De links en rechts uitwaaierende afdelingen voeren de bezoeker op overzichtelijke wijze door de tijd. Naast de kaartspelers van Lucas van Leyden en de wanstaltige karikaturen van Quinten Massijs, voorstellingen die het alledaagse leven maar ook de menselijke verhoudingen tot in detail weergeven, is het werk van Marinus van Reymerswaele een bijzonder hoogtepunt. Zijn schilderijen van belastingontvangers en geldwegers, gemaakt tussen 1530 en 1540, vormen een prachtige satire op de hebzucht. De vrekkige personages, getooid met exuberante, vrouwelijke hoofddeksels van eeuwen daarvoor, tellen gretig de centen, graaien in geldbuidels en bladeren met hun knokige vingers door de kasboeken.

Nog banaler zijn de bordeelscènes van de anonieme kunstenaar die aangeduid wordt als de ‘Brunswijkse Monogrammist’. Omstreeks 1530 schildert hij een tafereel van een bordeel met daarop vrijende, omhelzende en zoenende paartjes. De drank vloeit rijkelijk, terwijl op de voorgrond twee hevig vechtende hoeren te zien zijn. Opmerkelijk zijn hier de met graffiti overdekte muren waarop iedereen blijkbaar zijn zegje kon doen. Duidelijk zichtbaar is de uitgeschreven spreuk ‘Dat Dinck Doet Die Dochter Dalen’ waarbij de letter D is telkens is vervangen door de afbeelding van een grote penis.

Pieter Bruegel 'Winterlandschap met vogelknip' 1565 (Koninklijke Musea voor Schone Kunsten van België, Brussel)
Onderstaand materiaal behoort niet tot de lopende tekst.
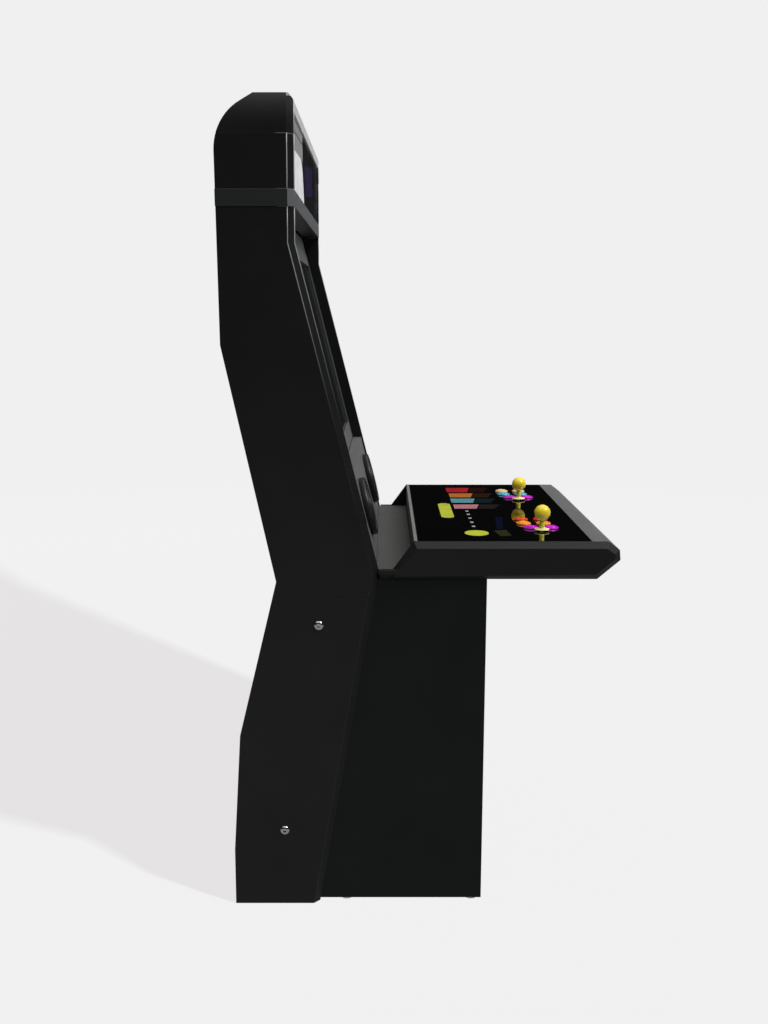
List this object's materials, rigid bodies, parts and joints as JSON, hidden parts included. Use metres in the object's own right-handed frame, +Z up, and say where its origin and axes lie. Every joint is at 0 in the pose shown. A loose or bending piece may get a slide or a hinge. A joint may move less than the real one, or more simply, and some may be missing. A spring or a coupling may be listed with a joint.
{
  "type": "arcade cabinet",
  "caption": "Upright arcade cabinet with a leaning screen, a bevelled control panel on a plain base box, ball-top joysticks, push buttons and a rear service door.",
  "frame": {"origin": "on the floor, under the centre of the outer box", "axes": "+Z up, -Y to the front where the players stand, +X to the player's right"},
  "size_m": [0.7632, 0.823, 1.7],
  "materials": {
    "side_laminate": "black satin laminate on board",
    "base_laminate": "black textured laminate on board",
    "trim_plastic": "dark grey satin plastic",
    "back_board": "black painted board",
    "bezel_board": "grey satin plastic",
    "black_plastic": "black moulded plastic",
    "screen": "black screen glass",
    "marquee_acrylic": "dark printed acrylic",
    "deck_grey": "grey satin laminate",
    "panel_gloss": "black mirror-gloss acrylic over a printed panel",
    "zinc_steel": "zinc-plated steel",
    "computer_case": "dark grey case",
    "white_plastic": "off-white plastic",
    "chrome": "polished chrome",
    "yellow_plastic": "yellow gloss plastic",
    "magenta_plastic": "magenta gloss plastic",
    "orange_plastic": "orange gloss plastic",
    "red_plastic": "red gloss plastic",
    "cyan_plastic": "cyan gloss plastic",
    "cream_plastic": "cream-orange gloss plastic"
  },
  "bodies": {
    "cabinet": {"left_base_side": "side_laminate", "right_base_side": "side_laminate", "left_upper_side": "side_laminate", "right_upper_side": "side_laminate", "left_hood_side": "side_laminate", "right_hood_side": "side_laminate", "hood_cap": "side_laminate", "trim_band": "trim_plastic", "marquee_panel": "marquee_acrylic", "marquee_light": "white_plastic", "monitor_bezel": "bezel_board", "lcd_monitor": "screen", "monitor_bracket": "zinc_steel", "speaker_panel": "bezel_board", "left_speaker_cover": "black_plastic", "right_speaker_cover": "black_plastic", "left_speaker_driver": "black_plastic", "right_speaker_driver": "black_plastic", "upper_back_panel": "back_board", "base_back_panel": "back_board", "power_inlet": "black_plastic", "base_left_panel": "base_laminate", "base_right_panel": "base_laminate", "base_front_panel": "base_laminate", "base_floor": "back_board", "computer": "computer_case", "front_left_glide": "white_plastic", "front_right_glide": "white_plastic", "middle_left_glide": "white_plastic", "middle_right_glide": "white_plastic", "upper_left_bolt": "chrome", "upper_right_bolt": "chrome", "lower_left_bolt": "chrome", "lower_right_bolt": "chrome", "panel_left_side": "side_laminate", "panel_right_side": "side_laminate", "panel_front_rail": "trim_plastic", "panel_tray": "side_laminate", "deck_panel": "deck_grey", "panel_plate": "panel_gloss", "left_stick_housing": "black_plastic", "right_stick_housing": "black_plastic"},
    "service_door": {"service_door": "back_board"},
    "door_lock": {"door_lock": "chrome"},
    "left_stick_ring": {"left_stick_ring": "zinc_steel"},
    "left_stick_lever": {"left_stick_lever": "yellow_plastic"},
    "left_button_1": {"left_button_1": "magenta_plastic"},
    "left_button_2": {"left_button_2": "orange_plastic"},
    "left_button_3": {"left_button_3": "red_plastic"},
    "left_button_4": {"left_button_4": "magenta_plastic"},
    "left_button_5": {"left_button_5": "orange_plastic"},
    "left_button_6": {"left_button_6": "red_plastic"},
    "right_stick_ring": {"right_stick_ring": "zinc_steel"},
    "right_stick_lever": {"right_stick_lever": "yellow_plastic"},
    "right_button_1": {"right_button_1": "magenta_plastic"},
    "right_button_2": {"right_button_2": "cyan_plastic"},
    "right_button_3": {"right_button_3": "cream_plastic"},
    "right_button_4": {"right_button_4": "magenta_plastic"},
    "right_button_5": {"right_button_5": "cyan_plastic"},
    "right_button_6": {"right_button_6": "cream_plastic"}
  },
  "joints": [
    {"name": "service_door_hinge", "type": "hinge", "parent": "cabinet", "child": "service_door", "pos_m": [0.36, 0.30946, 0.73759], "axis": [0, -0.204, -0.979], "range_deg": [0, 110]},
    {"name": "door_lock_turn", "type": "hinge", "parent": "service_door", "child": "door_lock", "pos_m": [0, 0.40063, 1.18486], "axis": [0, 0.979, -0.204], "range_deg": [0, 90]},
    {"name": "left_stick_forward", "type": "hinge", "parent": "cabinet", "child": "left_stick_ring", "pos_m": [-0.26, -0.262, 0.802], "axis": [1, 0, 0], "range_deg": [-8, 8], "stiffness_Nm_per_rad": 0.4},
    {"name": "left_stick_sideways", "type": "hinge", "parent": "left_stick_ring", "child": "left_stick_lever", "pos_m": [-0.26, -0.262, 0.802], "axis": [0, 1, 0], "range_deg": [-8, 8], "stiffness_Nm_per_rad": 0.4},
    {"name": "left_button_1_press", "type": "slide", "parent": "cabinet", "child": "left_button_1", "axis": [0, 0, -1], "range_m": [0, 0.003], "stiffness_N_per_m": 250, "springref_m": -0.004},
    {"name": "left_button_2_press", "type": "slide", "parent": "cabinet", "child": "left_button_2", "axis": [0, 0, -1], "range_m": [0, 0.003], "stiffness_N_per_m": 250, "springref_m": -0.004},
    {"name": "left_button_3_press", "type": "slide", "parent": "cabinet", "child": "left_button_3", "axis": [0, 0, -1], "range_m": [0, 0.003], "stiffness_N_per_m": 250, "springref_m": -0.004},
    {"name": "left_button_4_press", "type": "slide", "parent": "cabinet", "child": "left_button_4", "axis": [0, 0, -1], "range_m": [0, 0.003], "stiffness_N_per_m": 250, "springref_m": -0.004},
    {"name": "left_button_5_press", "type": "slide", "parent": "cabinet", "child": "left_button_5", "axis": [0, 0, -1], "range_m": [0, 0.003], "stiffness_N_per_m": 250, "springref_m": -0.004},
    {"name": "left_button_6_press", "type": "slide", "parent": "cabinet", "child": "left_button_6", "axis": [0, 0, -1], "range_m": [0, 0.003], "stiffness_N_per_m": 250, "springref_m": -0.004},
    {"name": "right_stick_forward", "type": "hinge", "parent": "cabinet", "child": "right_stick_ring", "pos_m": [0.122, -0.262, 0.802], "axis": [1, 0, 0], "range_deg": [-8, 8], "stiffness_Nm_per_rad": 0.4},
    {"name": "right_stick_sideways", "type": "hinge", "parent": "right_stick_ring", "child": "right_stick_lever", "pos_m": [0.122, -0.262, 0.802], "axis": [0, 1, 0], "range_deg": [-8, 8], "stiffness_Nm_per_rad": 0.4},
    {"name": "right_button_1_press", "type": "slide", "parent": "cabinet", "child": "right_button_1", "axis": [0, 0, -1], "range_m": [0, 0.003], "stiffness_N_per_m": 250, "springref_m": -0.004},
    {"name": "right_button_2_press", "type": "slide", "parent": "cabinet", "child": "right_button_2", "axis": [0, 0, -1], "range_m": [0, 0.003], "stiffness_N_per_m": 250, "springref_m": -0.004},
    {"name": "right_button_3_press", "type": "slide", "parent": "cabinet", "child": "right_button_3", "axis": [0, 0, -1], "range_m": [0, 0.003], "stiffness_N_per_m": 250, "springref_m": -0.004},
    {"name": "right_button_4_press", "type": "slide", "parent": "cabinet", "child": "right_button_4", "axis": [0, 0, -1], "range_m": [0, 0.003], "stiffness_N_per_m": 250, "springref_m": -0.004},
    {"name": "right_button_5_press", "type": "slide", "parent": "cabinet", "child": "right_button_5", "axis": [0, 0, -1], "range_m": [0, 0.003], "stiffness_N_per_m": 250, "springref_m": -0.004},
    {"name": "right_button_6_press", "type": "slide", "parent": "cabinet", "child": "right_button_6", "axis": [0, 0, -1], "range_m": [0, 0.003], "stiffness_N_per_m": 250, "springref_m": -0.004}
  ]
}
Pieter Bruegel ‘Winterlandschap met vogelknip’ 1565 (Koninklijke Musea voor Schone Kunsten van België, Brussel)

Realityshow

Niets is de mens vreemd, dat geldt ook voor de condition humaine in de zestiende eeuw. Dat daarbij de meest bizarre situaties worden uitgebeeld door boeren, soldaten, kwakzalvers, prostituees en bedelaars is tekenend voor de maatschappelijke verhouding en de heersende mores. Er is geen burger of stedeling te zien op de meeste genrestukken, zij zijn uiteindelijk de welgestelde kopers van de schilderijen. Een boerenfeest boven de haard, met veel verborgen en schunnige details ingevuld, is voor de zestiende-eeuwse burgerij hetzelfde als een realityshow op de hedendaagse televisie.

Als afsluiting van deze imponerende tentoonstelling toont Pieter Bruegel de Oude zijn in 1565 geschilderde Winterlandschap met vogelknip. De tijd van pionieren in de genrekunst is voorbij en de verbeelding van de dagelijkse werkelijkheid is gemeengoed geworden. De satire en karikaturale weergaven hebben grotendeels plaatsgemaakt voor een eerder rustiek en landschappelijk tafereel waarin nog wel verwijzingen naar de menselijke deugd en ondeugd verborgen zitten. De Hollandse schilderkunst is klaar voor de Gouden Eeuw.